> **Data**
════

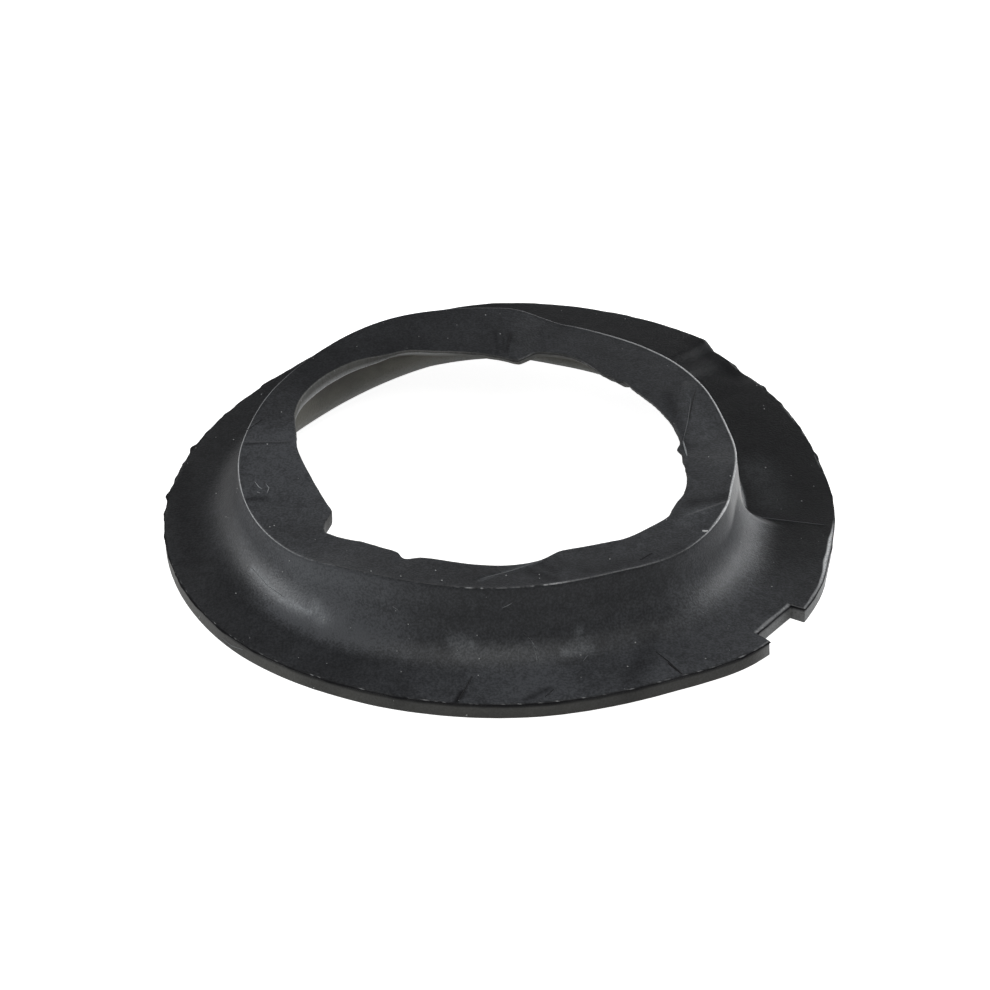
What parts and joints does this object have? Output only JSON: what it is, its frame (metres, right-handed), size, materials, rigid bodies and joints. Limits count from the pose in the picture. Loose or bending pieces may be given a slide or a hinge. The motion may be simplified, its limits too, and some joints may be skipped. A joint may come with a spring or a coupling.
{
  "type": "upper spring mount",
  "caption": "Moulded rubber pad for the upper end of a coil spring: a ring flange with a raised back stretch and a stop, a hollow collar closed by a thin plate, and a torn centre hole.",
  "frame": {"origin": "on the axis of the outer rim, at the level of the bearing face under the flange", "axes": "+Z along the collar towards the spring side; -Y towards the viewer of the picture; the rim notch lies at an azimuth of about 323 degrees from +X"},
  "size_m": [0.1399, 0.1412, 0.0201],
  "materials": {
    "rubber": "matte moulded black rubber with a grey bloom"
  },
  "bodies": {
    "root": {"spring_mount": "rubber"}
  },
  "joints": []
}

════

Once more, set down the full listing, verbatim.

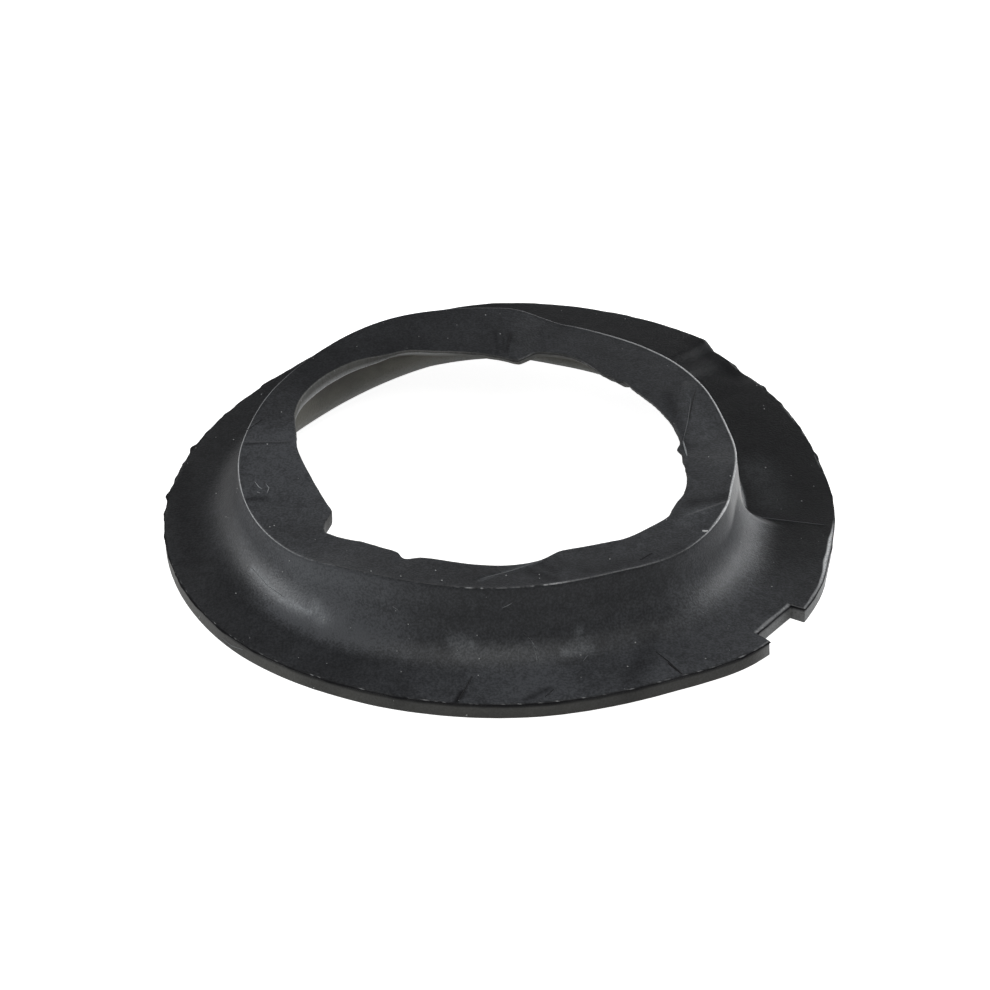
What parts and joints does this object have? Output only JSON: what it is, its frame (metres, right-handed), size, materials, rigid bodies and joints. Limits count from the pose in the picture. Loose or bending pieces may be given a slide or a hinge. The motion may be simplified, its limits too, and some joints may be skipped. A joint may come with a spring or a coupling.
{
  "type": "upper spring mount",
  "caption": "Moulded rubber pad for the upper end of a coil spring: a ring flange with a raised back stretch and a stop, a hollow collar closed by a thin plate, and a torn centre hole.",
  "frame": {"origin": "on the axis of the outer rim, at the level of the bearing face under the flange", "axes": "+Z along the collar towards the spring side; -Y towards the viewer of the picture; the rim notch lies at an azimuth of about 323 degrees from +X"},
  "size_m": [0.1399, 0.1412, 0.0201],
  "materials": {
    "rubber": "matte moulded black rubber with a grey bloom"
  },
  "bodies": {
    "root": {"spring_mount": "rubber"}
  },
  "joints": []
}